(Rows from a 3D modeling dataset)
####################

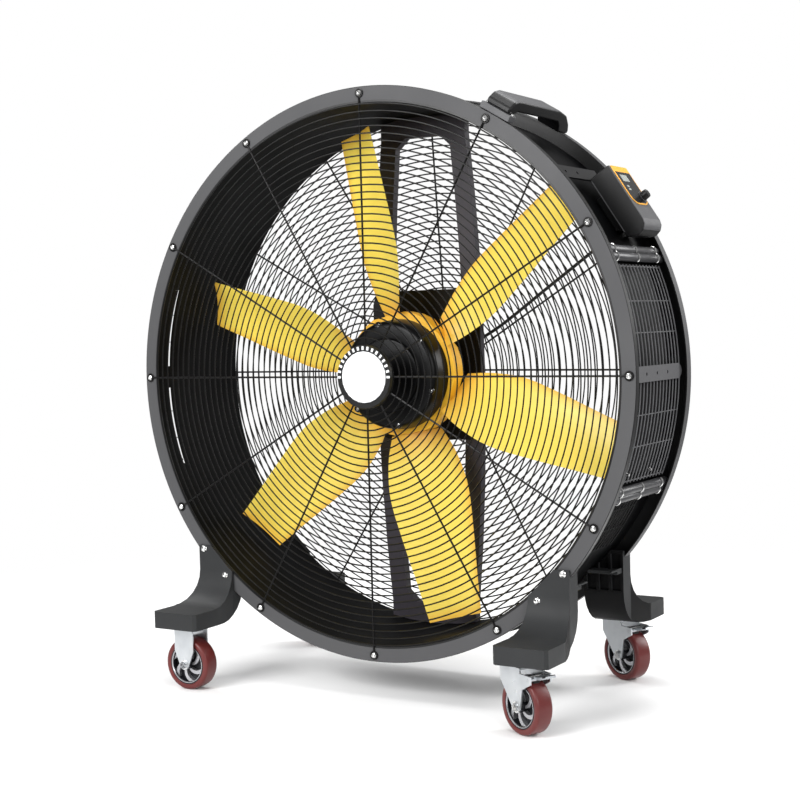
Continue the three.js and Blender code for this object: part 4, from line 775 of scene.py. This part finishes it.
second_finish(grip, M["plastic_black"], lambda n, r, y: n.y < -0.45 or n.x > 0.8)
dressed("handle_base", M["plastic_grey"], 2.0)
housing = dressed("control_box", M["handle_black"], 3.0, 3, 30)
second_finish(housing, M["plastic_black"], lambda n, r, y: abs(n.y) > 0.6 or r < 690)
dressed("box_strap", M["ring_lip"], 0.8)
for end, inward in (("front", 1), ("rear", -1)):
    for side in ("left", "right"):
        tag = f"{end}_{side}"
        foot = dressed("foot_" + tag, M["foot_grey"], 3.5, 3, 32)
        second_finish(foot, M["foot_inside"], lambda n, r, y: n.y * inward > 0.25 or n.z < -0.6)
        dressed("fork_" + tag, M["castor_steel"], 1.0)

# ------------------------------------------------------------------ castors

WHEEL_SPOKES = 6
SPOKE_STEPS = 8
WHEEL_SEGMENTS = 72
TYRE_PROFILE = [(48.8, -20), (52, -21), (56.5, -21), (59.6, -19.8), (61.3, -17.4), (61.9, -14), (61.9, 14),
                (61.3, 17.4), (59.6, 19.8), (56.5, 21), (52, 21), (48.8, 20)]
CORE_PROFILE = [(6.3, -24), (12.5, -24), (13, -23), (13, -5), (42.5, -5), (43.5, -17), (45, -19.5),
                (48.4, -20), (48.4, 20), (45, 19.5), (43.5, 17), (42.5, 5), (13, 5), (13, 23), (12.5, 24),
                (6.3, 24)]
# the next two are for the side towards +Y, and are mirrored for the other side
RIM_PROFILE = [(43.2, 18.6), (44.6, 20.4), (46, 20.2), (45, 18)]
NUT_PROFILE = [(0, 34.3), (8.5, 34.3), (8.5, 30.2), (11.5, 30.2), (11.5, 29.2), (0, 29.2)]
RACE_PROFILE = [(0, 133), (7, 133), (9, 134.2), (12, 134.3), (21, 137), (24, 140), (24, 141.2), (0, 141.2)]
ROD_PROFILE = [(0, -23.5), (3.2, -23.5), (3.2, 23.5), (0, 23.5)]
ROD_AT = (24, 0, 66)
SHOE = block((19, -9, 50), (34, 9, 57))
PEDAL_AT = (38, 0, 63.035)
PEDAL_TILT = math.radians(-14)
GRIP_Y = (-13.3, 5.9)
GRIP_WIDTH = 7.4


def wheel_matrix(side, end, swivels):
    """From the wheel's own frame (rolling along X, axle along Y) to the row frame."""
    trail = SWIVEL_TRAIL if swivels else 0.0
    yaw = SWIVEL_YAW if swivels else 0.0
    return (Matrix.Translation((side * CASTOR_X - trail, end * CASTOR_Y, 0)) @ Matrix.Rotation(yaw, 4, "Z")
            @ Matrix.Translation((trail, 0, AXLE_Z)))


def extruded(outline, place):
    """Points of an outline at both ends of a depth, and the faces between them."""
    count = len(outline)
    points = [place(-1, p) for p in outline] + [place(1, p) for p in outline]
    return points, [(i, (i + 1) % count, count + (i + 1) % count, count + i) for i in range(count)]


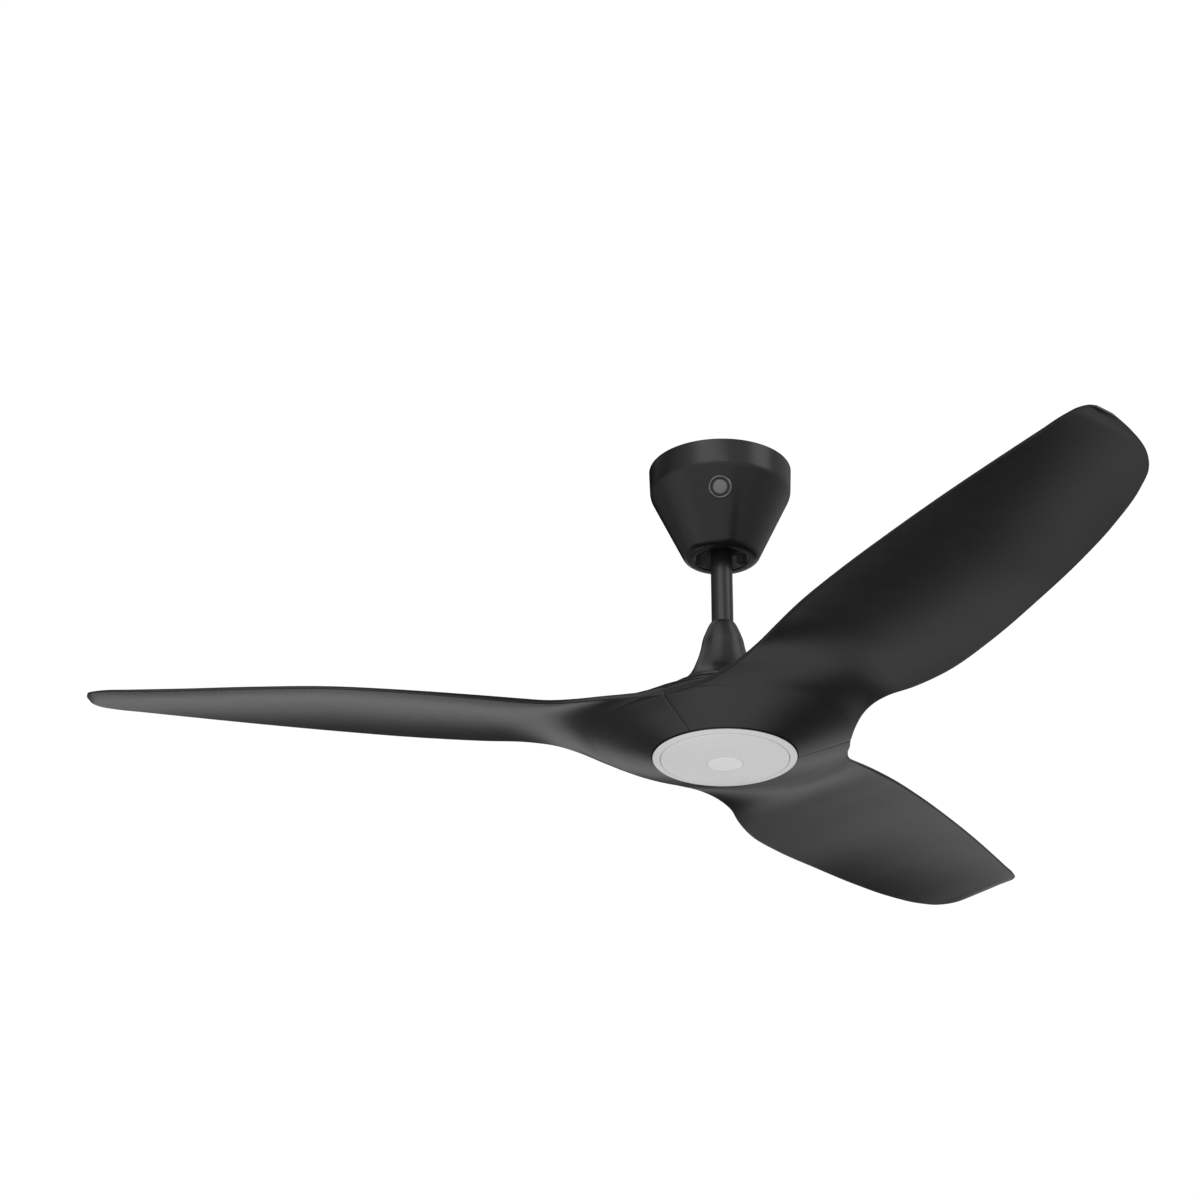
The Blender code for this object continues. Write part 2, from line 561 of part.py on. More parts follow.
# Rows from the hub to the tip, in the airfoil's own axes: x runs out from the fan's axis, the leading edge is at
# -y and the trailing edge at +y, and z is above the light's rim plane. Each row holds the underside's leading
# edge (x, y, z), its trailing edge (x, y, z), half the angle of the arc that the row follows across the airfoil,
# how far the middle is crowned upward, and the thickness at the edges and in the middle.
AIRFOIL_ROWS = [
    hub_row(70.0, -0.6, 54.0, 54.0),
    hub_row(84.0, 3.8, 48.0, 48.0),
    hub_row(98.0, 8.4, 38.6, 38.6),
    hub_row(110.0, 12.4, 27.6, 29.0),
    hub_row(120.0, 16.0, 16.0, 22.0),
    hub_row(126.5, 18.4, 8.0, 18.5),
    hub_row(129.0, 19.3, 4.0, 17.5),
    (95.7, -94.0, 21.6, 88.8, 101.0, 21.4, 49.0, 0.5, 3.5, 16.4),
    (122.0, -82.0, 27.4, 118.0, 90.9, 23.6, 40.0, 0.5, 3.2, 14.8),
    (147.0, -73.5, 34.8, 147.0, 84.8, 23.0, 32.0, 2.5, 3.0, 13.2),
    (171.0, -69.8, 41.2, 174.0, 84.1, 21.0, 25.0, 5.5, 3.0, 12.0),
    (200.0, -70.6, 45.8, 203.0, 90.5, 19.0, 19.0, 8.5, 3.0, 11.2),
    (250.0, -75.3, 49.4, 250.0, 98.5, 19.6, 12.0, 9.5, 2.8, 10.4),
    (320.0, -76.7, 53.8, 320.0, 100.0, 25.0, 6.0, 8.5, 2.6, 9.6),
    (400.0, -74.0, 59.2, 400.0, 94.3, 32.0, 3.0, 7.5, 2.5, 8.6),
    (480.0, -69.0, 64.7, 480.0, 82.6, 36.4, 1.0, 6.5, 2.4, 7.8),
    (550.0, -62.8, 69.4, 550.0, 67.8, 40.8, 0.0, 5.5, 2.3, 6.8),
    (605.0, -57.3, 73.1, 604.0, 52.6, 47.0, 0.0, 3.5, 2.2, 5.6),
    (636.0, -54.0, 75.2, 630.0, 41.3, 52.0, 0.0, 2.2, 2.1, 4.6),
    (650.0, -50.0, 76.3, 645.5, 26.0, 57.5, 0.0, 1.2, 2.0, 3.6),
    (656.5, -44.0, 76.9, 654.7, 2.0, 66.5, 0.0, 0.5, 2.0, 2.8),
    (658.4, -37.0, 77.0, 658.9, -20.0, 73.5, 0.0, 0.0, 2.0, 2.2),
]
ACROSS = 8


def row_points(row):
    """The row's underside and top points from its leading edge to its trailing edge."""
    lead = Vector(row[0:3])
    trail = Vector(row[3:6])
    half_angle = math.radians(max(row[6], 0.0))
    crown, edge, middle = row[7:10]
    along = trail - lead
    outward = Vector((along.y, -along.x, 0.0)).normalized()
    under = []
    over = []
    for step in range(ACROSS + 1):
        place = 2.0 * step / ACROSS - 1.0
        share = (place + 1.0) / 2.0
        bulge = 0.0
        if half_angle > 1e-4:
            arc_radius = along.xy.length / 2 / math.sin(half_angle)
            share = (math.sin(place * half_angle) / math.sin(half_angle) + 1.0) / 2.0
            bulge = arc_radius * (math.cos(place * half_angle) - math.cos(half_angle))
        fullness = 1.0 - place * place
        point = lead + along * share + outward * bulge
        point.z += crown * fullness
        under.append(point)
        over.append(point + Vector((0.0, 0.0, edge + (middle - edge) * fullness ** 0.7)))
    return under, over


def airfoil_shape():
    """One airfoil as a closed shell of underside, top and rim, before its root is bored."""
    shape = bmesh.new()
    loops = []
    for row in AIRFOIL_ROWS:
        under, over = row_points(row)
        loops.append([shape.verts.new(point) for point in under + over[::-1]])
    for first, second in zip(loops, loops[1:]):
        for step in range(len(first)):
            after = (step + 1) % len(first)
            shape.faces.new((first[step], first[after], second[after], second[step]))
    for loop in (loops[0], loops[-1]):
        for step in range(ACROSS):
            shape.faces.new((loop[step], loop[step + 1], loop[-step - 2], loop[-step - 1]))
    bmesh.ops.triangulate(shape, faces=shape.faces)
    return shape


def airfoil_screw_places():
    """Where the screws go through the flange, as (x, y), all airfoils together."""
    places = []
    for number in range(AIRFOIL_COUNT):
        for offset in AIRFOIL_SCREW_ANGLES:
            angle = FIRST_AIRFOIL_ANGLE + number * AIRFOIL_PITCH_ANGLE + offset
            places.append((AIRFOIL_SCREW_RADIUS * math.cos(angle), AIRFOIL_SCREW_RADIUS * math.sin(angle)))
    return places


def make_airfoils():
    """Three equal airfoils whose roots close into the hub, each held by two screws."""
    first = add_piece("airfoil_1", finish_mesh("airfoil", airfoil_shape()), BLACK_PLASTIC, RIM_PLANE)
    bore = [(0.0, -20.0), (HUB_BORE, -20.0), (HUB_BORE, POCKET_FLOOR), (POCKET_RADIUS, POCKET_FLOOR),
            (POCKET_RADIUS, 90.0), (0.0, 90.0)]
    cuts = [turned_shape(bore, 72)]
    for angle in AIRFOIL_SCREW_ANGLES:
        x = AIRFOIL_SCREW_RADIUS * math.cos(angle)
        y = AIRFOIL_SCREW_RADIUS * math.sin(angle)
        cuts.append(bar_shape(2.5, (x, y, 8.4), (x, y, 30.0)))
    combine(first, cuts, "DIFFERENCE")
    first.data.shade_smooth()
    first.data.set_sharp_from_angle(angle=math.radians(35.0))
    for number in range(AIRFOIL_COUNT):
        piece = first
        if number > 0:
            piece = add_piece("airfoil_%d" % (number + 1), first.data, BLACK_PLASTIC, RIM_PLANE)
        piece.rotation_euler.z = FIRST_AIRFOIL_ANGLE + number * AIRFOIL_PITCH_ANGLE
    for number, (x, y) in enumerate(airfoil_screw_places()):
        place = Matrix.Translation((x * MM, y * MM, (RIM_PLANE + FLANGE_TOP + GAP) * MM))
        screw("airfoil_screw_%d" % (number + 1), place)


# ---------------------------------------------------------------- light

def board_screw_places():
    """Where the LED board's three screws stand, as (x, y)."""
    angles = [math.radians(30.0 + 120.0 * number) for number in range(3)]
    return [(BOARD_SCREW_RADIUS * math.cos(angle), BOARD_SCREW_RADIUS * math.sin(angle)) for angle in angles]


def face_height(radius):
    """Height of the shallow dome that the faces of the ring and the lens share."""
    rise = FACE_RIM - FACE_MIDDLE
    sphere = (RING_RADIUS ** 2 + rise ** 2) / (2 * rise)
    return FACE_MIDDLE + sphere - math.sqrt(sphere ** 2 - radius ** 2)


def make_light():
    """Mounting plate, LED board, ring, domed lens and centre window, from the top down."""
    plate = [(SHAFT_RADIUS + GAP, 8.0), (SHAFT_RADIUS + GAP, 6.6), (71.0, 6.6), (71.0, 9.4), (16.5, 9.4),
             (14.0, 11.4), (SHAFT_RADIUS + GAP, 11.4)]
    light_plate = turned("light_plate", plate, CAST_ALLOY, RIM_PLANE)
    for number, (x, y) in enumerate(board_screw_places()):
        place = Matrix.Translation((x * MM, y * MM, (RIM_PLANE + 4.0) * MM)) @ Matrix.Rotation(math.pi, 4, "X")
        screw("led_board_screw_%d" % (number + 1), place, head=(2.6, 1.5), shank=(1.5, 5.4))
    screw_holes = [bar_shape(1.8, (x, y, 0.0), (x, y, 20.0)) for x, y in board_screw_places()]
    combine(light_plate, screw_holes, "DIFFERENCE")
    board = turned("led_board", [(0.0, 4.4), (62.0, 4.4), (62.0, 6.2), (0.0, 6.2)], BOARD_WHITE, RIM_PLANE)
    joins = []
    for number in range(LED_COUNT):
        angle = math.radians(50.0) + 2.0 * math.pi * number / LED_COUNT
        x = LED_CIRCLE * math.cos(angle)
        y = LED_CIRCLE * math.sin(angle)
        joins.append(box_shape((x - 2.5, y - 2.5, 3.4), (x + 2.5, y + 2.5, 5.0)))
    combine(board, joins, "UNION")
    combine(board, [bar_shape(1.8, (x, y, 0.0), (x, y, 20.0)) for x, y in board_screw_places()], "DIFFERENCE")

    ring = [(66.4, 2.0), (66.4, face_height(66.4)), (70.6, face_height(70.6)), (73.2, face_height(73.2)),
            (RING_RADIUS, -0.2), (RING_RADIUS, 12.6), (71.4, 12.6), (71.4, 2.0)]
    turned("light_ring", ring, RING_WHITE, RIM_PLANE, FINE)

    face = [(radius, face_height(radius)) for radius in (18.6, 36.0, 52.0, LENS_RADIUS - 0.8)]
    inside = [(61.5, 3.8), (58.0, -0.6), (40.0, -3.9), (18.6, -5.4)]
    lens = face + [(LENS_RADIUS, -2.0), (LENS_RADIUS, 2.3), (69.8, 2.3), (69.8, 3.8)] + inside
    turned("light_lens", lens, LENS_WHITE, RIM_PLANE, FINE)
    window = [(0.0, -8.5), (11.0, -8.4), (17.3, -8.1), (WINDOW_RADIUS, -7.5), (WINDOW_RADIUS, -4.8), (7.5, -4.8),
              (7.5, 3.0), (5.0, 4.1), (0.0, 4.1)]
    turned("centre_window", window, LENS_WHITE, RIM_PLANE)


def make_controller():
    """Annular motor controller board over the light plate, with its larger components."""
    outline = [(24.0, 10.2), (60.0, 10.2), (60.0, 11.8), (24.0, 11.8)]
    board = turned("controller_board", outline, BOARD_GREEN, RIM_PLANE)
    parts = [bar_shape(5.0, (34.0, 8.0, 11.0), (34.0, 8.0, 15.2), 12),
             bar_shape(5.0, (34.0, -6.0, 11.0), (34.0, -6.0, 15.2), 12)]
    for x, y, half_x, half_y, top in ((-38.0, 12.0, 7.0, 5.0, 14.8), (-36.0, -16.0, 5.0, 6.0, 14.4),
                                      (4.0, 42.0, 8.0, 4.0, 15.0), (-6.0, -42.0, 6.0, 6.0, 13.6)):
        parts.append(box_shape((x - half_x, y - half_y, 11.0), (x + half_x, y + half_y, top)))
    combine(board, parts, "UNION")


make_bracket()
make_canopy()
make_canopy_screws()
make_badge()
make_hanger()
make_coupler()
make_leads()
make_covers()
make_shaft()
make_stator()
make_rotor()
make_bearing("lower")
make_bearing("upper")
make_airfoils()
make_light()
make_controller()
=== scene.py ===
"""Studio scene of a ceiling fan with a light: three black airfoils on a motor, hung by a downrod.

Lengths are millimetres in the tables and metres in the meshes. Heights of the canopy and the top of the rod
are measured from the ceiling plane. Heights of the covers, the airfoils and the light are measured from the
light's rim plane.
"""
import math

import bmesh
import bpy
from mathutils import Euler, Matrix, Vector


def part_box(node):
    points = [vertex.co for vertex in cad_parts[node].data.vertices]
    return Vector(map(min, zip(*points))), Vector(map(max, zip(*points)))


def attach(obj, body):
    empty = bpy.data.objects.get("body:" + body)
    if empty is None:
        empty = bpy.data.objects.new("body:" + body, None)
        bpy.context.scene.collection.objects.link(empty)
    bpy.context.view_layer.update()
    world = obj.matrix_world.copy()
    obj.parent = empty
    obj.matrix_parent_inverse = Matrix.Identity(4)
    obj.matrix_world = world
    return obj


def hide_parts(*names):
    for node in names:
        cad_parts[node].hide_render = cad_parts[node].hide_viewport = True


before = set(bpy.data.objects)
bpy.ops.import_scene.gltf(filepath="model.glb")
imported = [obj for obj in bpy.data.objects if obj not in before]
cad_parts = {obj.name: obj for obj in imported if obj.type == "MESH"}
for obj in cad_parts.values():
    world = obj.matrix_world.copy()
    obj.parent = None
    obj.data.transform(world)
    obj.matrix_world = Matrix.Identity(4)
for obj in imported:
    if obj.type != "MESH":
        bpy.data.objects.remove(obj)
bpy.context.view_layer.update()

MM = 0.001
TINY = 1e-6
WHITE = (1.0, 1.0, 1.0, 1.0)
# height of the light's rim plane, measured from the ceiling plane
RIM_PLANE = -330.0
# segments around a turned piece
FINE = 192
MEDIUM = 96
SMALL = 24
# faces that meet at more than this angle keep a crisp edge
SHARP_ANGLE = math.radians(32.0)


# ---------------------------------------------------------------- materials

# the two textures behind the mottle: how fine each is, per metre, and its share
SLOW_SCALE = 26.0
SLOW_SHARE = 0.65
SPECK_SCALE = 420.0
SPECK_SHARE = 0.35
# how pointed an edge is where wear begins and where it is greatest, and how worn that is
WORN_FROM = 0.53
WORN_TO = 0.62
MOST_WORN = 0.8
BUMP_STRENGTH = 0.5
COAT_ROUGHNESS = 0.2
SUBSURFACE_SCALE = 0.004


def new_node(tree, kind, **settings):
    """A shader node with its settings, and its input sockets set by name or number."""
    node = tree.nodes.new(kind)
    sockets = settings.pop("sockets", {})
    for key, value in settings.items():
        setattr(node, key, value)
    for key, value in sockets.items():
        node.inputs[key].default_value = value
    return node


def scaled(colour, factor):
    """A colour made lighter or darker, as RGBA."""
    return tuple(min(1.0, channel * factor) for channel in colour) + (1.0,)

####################

◆ What the exercise asks ◆
Start with the line that holds "make_bracket()" and finish with the line that holds "from mathutils import Euler, Matrix, Vector". Transcribe each line in between exactly, and those two as well.

◆ Finished answer ◆
make_bracket()
make_canopy()
make_canopy_screws()
make_badge()
make_hanger()
make_coupler()
make_leads()
make_covers()
make_shaft()
make_stator()
make_rotor()
make_bearing("lower")
make_bearing("upper")
make_airfoils()
make_light()
make_controller()
=== scene.py ===
"""Studio scene of a ceiling fan with a light: three black airfoils on a motor, hung by a downrod.

Lengths are millimetres in the tables and metres in the meshes. Heights of the canopy and the top of the rod
are measured from the ceiling plane. Heights of the covers, the airfoils and the light are measured from the
light's rim plane.
"""
import math

import bmesh
import bpy
from mathutils import Euler, Matrix, Vector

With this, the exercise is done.